By Armen Zakarian and Emil Danielyan

Armenia will likely secure the vital membership of the World Trade Organization in 2002 after several years of difficult negotiation, WTO’s visiting Director General Mike Moore said on Monday.

“We are almost there. There are one or two issues, mainly about agriculture, that we need to talk to some of our partners and formalize,” Moore told reporters in Yerevan. “I’m confident that with some pressure, some diplomacy and some flexibility, which we expect from all sides, we should be able to do this year.”

Armenian officials have been predicting an imminent WTO membership since 2000. But last-minute objections voiced by some member countries ahead of important WTO meetings have always delayed Armenia’s accession. Deputy Minister of Trade and Industry Tigran Davtian, who has led Armenian government delegations in membership talks, told RFE/RL in December that Yerevan hopes to join the Geneva-based body setting rules for global trade “in the first half of 2002.”

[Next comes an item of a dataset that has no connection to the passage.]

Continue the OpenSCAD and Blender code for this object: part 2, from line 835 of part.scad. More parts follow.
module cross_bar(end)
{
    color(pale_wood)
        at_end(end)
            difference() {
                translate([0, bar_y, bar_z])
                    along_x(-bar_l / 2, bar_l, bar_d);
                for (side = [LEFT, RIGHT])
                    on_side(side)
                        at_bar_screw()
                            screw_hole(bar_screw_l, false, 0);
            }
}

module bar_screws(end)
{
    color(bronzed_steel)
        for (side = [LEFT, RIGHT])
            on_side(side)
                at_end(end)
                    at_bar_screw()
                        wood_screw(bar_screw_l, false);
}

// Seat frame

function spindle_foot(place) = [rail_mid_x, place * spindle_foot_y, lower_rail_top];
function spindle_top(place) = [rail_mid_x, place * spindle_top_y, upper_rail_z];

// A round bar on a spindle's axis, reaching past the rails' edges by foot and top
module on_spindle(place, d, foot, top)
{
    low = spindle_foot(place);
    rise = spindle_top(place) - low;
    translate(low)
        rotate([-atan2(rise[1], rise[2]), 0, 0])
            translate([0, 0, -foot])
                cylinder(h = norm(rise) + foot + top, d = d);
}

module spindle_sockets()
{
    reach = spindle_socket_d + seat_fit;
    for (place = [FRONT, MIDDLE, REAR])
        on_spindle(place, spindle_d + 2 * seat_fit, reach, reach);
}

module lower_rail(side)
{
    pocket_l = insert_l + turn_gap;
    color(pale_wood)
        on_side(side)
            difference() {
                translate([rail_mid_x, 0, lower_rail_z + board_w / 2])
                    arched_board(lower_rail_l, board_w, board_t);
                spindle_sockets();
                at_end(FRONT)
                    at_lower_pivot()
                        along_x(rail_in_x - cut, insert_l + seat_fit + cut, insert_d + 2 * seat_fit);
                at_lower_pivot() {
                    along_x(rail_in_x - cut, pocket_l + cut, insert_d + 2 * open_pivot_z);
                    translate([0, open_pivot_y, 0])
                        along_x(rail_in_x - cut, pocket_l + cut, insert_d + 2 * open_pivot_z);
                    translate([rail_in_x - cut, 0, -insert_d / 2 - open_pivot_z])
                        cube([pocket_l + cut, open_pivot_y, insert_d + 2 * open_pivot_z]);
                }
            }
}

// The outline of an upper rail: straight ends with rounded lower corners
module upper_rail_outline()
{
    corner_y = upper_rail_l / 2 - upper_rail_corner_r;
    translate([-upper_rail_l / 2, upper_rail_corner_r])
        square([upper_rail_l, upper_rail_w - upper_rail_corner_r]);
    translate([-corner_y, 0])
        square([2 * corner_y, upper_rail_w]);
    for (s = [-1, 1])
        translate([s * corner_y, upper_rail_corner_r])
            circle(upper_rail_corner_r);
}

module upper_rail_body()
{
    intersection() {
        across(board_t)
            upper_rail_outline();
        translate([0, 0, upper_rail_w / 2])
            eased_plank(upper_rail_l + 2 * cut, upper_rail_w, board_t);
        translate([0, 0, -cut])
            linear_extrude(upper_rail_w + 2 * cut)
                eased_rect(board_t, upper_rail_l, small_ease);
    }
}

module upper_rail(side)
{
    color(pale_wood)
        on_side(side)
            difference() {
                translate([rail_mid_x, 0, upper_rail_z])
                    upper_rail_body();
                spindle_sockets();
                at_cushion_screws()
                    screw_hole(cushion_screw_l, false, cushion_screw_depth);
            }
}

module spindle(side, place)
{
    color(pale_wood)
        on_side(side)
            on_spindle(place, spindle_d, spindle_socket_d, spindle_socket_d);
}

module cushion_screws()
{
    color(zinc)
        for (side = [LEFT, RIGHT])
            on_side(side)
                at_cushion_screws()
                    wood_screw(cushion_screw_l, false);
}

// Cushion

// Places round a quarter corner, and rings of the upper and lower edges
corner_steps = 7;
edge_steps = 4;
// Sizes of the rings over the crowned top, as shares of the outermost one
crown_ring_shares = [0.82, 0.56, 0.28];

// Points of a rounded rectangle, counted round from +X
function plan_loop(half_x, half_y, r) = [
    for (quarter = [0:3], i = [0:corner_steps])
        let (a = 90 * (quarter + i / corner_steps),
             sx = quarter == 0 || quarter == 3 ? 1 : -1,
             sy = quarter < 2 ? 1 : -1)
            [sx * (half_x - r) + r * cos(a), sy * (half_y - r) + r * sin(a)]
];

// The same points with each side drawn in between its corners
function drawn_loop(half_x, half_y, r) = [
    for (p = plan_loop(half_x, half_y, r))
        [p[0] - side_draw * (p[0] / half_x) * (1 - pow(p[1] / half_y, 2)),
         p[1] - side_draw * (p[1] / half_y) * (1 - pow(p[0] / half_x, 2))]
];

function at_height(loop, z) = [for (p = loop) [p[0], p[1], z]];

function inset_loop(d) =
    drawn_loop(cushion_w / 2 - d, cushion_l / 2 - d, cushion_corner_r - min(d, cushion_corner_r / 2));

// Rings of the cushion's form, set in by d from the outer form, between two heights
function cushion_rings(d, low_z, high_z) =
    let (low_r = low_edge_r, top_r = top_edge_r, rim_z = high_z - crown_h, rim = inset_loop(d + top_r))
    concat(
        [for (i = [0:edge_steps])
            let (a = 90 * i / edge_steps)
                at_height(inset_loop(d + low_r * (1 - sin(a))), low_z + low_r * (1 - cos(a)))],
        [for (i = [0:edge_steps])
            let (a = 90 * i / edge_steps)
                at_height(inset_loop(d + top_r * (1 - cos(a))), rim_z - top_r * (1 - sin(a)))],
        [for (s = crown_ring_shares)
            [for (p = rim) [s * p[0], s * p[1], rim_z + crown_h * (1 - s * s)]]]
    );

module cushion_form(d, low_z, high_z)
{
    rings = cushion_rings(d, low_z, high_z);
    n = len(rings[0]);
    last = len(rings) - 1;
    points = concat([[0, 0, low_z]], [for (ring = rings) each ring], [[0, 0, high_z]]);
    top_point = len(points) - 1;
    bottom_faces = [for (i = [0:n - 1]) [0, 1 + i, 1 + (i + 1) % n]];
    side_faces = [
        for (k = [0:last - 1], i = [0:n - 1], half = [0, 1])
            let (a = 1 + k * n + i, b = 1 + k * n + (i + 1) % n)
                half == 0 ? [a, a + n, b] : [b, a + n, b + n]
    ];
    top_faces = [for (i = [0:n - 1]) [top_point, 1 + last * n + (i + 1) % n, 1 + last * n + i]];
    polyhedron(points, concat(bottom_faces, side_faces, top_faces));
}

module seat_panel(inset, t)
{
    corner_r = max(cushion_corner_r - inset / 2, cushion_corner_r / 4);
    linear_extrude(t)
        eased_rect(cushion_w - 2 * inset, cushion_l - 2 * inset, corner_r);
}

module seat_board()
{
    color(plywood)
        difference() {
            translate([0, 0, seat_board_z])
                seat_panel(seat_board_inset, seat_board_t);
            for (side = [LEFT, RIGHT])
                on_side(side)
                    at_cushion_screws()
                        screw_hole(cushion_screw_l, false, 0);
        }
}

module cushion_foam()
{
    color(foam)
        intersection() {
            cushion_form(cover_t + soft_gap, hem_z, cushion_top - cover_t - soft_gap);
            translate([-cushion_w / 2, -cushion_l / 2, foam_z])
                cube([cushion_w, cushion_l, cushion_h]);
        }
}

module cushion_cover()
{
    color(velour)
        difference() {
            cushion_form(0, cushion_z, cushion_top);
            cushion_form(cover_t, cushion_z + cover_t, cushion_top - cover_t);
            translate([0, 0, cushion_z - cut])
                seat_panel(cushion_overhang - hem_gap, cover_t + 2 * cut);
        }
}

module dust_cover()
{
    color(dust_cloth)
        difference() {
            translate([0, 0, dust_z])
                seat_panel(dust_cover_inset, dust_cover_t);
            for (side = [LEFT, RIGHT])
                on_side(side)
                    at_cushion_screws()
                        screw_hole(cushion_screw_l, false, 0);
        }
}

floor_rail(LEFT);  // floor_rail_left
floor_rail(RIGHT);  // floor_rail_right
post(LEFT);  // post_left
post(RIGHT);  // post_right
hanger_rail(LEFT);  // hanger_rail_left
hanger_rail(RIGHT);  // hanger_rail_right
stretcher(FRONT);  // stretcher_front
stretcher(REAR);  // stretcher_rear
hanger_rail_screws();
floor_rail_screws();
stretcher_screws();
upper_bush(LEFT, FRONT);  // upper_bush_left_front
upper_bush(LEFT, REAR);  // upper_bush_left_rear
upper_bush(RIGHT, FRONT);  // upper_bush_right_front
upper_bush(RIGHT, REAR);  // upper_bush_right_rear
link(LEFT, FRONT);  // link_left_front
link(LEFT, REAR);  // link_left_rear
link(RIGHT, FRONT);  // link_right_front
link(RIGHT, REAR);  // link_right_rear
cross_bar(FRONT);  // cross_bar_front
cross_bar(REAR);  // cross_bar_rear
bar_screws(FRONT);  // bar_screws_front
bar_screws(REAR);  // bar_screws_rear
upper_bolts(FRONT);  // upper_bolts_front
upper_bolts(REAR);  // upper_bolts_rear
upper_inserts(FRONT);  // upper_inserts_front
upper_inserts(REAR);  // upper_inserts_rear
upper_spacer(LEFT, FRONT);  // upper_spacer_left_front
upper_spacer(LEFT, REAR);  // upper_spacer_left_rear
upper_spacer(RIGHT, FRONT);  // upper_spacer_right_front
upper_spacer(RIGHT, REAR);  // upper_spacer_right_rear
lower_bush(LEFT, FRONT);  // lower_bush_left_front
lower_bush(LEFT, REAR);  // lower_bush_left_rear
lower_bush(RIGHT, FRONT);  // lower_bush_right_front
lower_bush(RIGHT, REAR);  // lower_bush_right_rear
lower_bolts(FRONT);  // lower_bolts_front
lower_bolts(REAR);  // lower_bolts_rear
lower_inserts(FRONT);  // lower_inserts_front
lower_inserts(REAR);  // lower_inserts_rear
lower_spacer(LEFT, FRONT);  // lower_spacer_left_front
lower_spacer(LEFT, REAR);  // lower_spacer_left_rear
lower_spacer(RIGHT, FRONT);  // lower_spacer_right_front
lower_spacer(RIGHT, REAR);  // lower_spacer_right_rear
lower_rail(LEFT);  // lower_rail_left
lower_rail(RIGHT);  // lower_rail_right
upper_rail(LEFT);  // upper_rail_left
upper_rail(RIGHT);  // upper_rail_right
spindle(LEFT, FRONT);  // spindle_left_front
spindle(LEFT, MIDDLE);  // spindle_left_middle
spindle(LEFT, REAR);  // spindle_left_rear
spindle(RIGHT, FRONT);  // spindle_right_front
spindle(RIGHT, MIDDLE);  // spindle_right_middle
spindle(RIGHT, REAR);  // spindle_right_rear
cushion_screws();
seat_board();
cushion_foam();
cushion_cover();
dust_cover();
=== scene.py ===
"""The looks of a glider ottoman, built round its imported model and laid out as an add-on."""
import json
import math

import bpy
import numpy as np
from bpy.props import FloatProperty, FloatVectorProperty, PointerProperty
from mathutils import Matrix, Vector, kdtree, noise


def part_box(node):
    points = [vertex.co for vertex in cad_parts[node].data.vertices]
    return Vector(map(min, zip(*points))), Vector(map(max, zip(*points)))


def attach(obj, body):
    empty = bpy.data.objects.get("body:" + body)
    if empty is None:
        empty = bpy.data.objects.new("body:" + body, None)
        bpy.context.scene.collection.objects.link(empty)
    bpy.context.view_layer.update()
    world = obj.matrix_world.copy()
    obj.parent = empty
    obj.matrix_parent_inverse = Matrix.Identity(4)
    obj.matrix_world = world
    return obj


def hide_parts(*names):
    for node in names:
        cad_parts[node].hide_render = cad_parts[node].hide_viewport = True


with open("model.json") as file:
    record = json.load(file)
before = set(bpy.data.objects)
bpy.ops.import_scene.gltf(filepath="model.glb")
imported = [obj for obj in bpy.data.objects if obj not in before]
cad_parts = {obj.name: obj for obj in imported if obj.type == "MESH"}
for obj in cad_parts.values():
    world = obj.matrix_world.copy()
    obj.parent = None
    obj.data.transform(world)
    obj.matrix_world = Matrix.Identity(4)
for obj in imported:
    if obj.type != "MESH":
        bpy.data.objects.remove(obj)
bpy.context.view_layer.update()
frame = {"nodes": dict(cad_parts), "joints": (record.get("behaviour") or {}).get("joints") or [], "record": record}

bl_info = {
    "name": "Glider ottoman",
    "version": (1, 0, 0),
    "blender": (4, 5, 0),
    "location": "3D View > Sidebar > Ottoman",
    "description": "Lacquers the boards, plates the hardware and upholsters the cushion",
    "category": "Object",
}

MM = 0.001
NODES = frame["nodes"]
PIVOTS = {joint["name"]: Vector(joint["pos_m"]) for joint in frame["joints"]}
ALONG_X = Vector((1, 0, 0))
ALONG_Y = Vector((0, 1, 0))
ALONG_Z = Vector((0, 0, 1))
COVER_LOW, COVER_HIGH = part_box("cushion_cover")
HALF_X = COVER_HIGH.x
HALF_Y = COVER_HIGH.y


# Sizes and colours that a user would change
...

Armenia has already enacted a set of economic laws aimed at bringing its legislation into conformity with WTO rules.

Moore, who spoke at the end of a one-day visit to Armenia, cautioned that his similar predictions have often proved wrong in the past and that it is the member states, not the WTO secretariat, which decide on accepting new members by consensus. “Every time I’ve made a prediction, I’ve been wrong by six months,” he said. “It’s very bad luck.”

Moore was quoted by the Armenian presidential press service as telling President Robert Kocharian that “procedural matters” related to Armenia’s membership will be settled by July. He also said that WTO wants to open an office in Yerevan. Kocharian, for his part, assured that “there is a consensus in Armenia regarding joining the organization.”

Some local manufacturers, however, have expressed their opposition to Yerevan’s rush to become a WTO member, arguing that opening markets to cheap foreign imports would hurt the Armenian economy. But many analysts counter that Armenia already has one of the most liberal trade regimes in the former Soviet Union, with the maximum rate of import duties set at ten percent. A joint study conducted by The Wall Street Journal and the U.S. Heritage Foundation late last year noted a “very low level of protectionism” in the country’s external trade.

Prime Minister Andranik Markarian, who also met with Moore, said WTO membership is “extremely important” for Armenia. He said it will help Armenia attract more foreign investments and facilitate its “integration into the European family.”